As a security pro I tend to be a bit paranoid and cynical even outside the domain of technology. Heck, I can’t even get past a nice simple election without picking up on some interesting fraudulent twist.

Last night my wife and I were filling out our absentee ballots; never an easy process here in Arizona. Oh, picking candidates is easy enough (Obama for me), but as far as I’m concerned all those ballot initiatives are one of the biggest frauds in our democratic system. I can’t even call it voting, so like any good security researcher I’ll make up a silly word and call it “photing”.

Last election cycle we had two competing ballot measures to ban smoking- the real one, put together by a grass roots organization, and the fake one, which pretended to limit smoking but was sponsored by Philip Morris. The goal was simply to confuse the voters, perhaps passing both, and getting to fight it out in the courts.

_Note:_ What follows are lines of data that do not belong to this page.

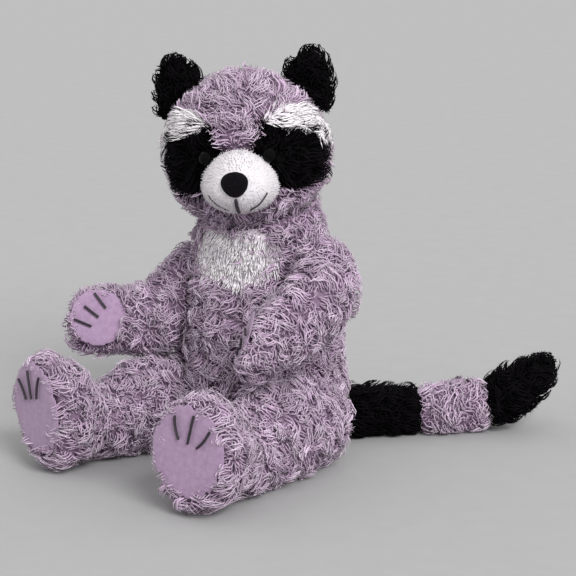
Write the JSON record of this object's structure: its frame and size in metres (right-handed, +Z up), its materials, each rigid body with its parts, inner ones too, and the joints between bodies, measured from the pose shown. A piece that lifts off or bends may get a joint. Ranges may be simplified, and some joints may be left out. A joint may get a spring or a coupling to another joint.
{
  "type": "plush raccoon",
  "caption": "Seated plush raccoon in curly pile, with a masked face, suede palm and sole pads and a ringed tail.",
  "frame": {"origin": "centre of the flat seat under the torso", "axes": "+Z up out of the seat, -Y the way the torso faces, +X the toy's left"},
  "size_m": [0.2343, 0.3011, 0.2603],
  "materials": {
    "grey_pile": "curly pile, matt",
    "white_pile": "long straight pile, matt",
    "black_pile": "long pile, matt",
    "white_velour": "short velour, matt",
    "mauve_suede": "suede cloth, matt",
    "black_thread": "embroidery thread, soft sheen",
    "black_velvet": "short velvet, matt",
    "eye_gloss": "polished",
    "washer_plastic": "as moulded"
  },
  "bodies": {
    "root": {"arm_left": "grey_pile", "arm_right": "grey_pile", "head": "grey_pile", "leg_left": "grey_pile", "leg_right": "grey_pile", "tail_middle_grey": "grey_pile", "torso": "grey_pile", "brow_patch_left": "white_pile", "brow_patch_right": "white_pile", "chest_bib": "white_pile", "ear_left": "black_pile", "ear_right": "black_pile", "eye_patch_left": "black_pile", "eye_patch_right": "black_pile", "tail_base_black": "black_pile", "tail_tip_black": "black_pile", "muzzle": "white_velour", "palm_pad_left": "mauve_suede", "palm_pad_right": "mauve_suede", "sole_pad_left": "mauve_suede", "sole_pad_right": "mauve_suede", "mouth_line": "black_thread", "palm_stitch_left_1": "black_thread", "palm_stitch_left_2": "black_thread", "palm_stitch_left_3": "black_thread", "palm_stitch_right_1": "black_thread", "palm_stitch_right_2": "black_thread", "palm_stitch_right_3": "black_thread", "smile_stitch_left": "black_thread", "smile_stitch_right": "black_thread", "toe_stitch_left_1": "black_thread", "toe_stitch_left_2": "black_thread", "toe_stitch_left_3": "black_thread", "toe_stitch_right_1": "black_thread", "toe_stitch_right_2": "black_thread", "toe_stitch_right_3": "black_thread", "nose": "black_velvet", "eye_left": "eye_gloss", "eye_right": "eye_gloss", "eye_washer_left": "washer_plastic", "eye_washer_right": "washer_plastic"}
  },
  "joints": []
}
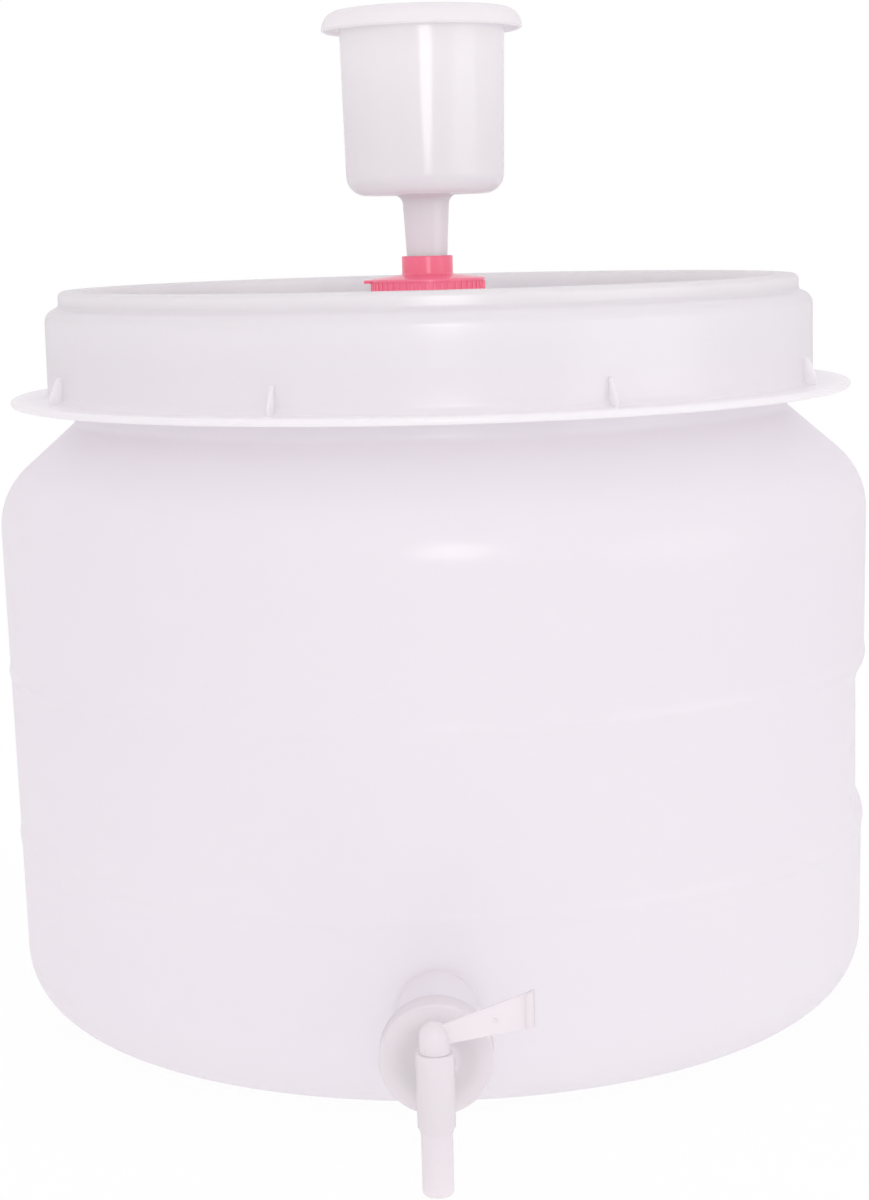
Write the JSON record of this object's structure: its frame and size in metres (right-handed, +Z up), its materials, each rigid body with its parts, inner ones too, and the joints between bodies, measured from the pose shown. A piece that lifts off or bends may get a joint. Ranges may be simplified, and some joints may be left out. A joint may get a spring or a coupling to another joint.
{
  "type": "fermentation drum with airlock and tap",
  "caption": "Wide-mouth translucent plastic fermentation drum with a screw lid, a red screw cap holding a cup airlock, and a lever tap near the base.",
  "frame": {"origin": "centre of the drum's flat base, on the drum's axis", "axes": "+Z up along the drum's axis; the tap and the pictured front face -Y; +X is to the viewer's right"},
  "size_m": [0.37, 0.4571, 0.4207],
  "materials": {
    "drum_plastic": "satin translucent polyethylene",
    "lid_plastic": "satin translucent polyethylene",
    "airlock_plastic": "glossy translucent polypropylene",
    "tap_plastic": "glossy polypropylene",
    "cap_red": "glossy red polypropylene",
    "seal_rubber": "pale soft rubber"
  },
  "bodies": {
    "drum": {"drum": "drum_plastic", "tap_body": "tap_plastic", "tap_washer": "seal_rubber"},
    "tap_plug": {"tap_plug": "tap_plastic", "plug_o_rings": "seal_rubber"},
    "lid_seal": {"lid_seal": "seal_rubber"},
    "lid": {"lid": "lid_plastic"},
    "cap_seal": {"cap_seal": "seal_rubber"},
    "screw_cap": {"screw_cap": "cap_red", "stem_seal": "seal_rubber"},
    "airlock_cup": {"airlock_cup": "airlock_plastic"},
    "airlock_bell": {"airlock_bell": "airlock_plastic"}
  },
  "joints": [
    {"name": "tap_turn", "type": "hinge", "parent": "drum", "child": "tap_plug", "pos_m": [0, -0.261, 0.044], "axis": [0, 0, 1], "range_deg": [-75, 15]},
    {"name": "lid_lift", "type": "slide", "parent": "drum", "child": "lid_seal", "axis": [0, 0, 1], "range_m": [0, 0.09]},
    {"name": "lid_turn", "type": "hinge", "parent": "lid_seal", "child": "lid", "pos_m": [0, 0, 0.26], "axis": [0, 0, 1], "continuous": true},
    {"name": "cap_lift", "type": "slide", "parent": "lid", "child": "cap_seal", "axis": [0, 0, 1], "range_m": [0, 0.04]},
    {"name": "cap_turn", "type": "hinge", "parent": "cap_seal", "child": "screw_cap", "pos_m": [0, 0, 0.3], "axis": [0, 0, 1], "continuous": true},
    {"name": "airlock_pull", "type": "slide", "parent": "screw_cap", "child": "airlock_cup", "axis": [0, 0, 1], "range_m": [0, 0.03]},
    {"name": "bell_rise", "type": "slide", "parent": "airlock_cup", "child": "airlock_bell", "axis": [0, 0, 1], "range_m": [0, 0.06]}
  ]
}
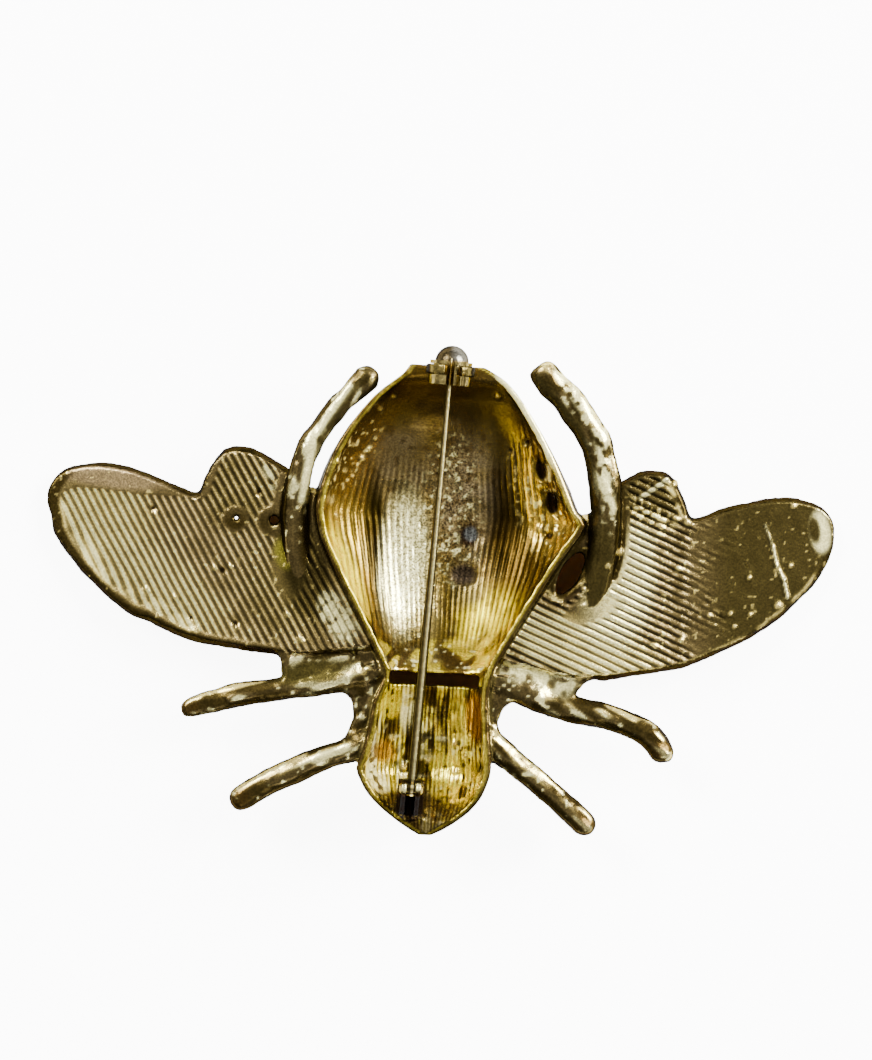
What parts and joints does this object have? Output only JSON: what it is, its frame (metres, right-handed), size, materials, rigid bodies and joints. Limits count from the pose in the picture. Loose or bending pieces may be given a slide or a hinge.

This year we have the worst case of photing I’ve seen since I cast my first ballot at the age of 18. Arizona is home to a ton of migrant labor, and in Phoenix you can’t go a block in certain parts of town without seeing those predatory PayDay loan outfits. A while back, the legislature temporarily suspended the law limiting usury short-term loans, creating this industry. People short on cash can get loans at ridiculous rates (up to 400%) to hold them over until their next paycheck… which clearly won’t go as far. This suspension is due to die in 2010, and the state legislature refuses to extend it.

What’s an evil loan shark to do? I mean it isn’t like the voting public would support them?

Thus was born Proposition 200 to “crack down on the PayDay loan industry”. There’s even a massive full-court-press ad campaign about how this will lock them down, keep them honest, and protect innocent kittens.

One problem- the initiative, and the ad campaign to control these near-criminals, is nearly completely funded… by these even-nearer-criminals. Why? Because without this initiative, the entire industry will be shut down in 2010.

Where are Joe Kennedy and Karl Rove when you need them?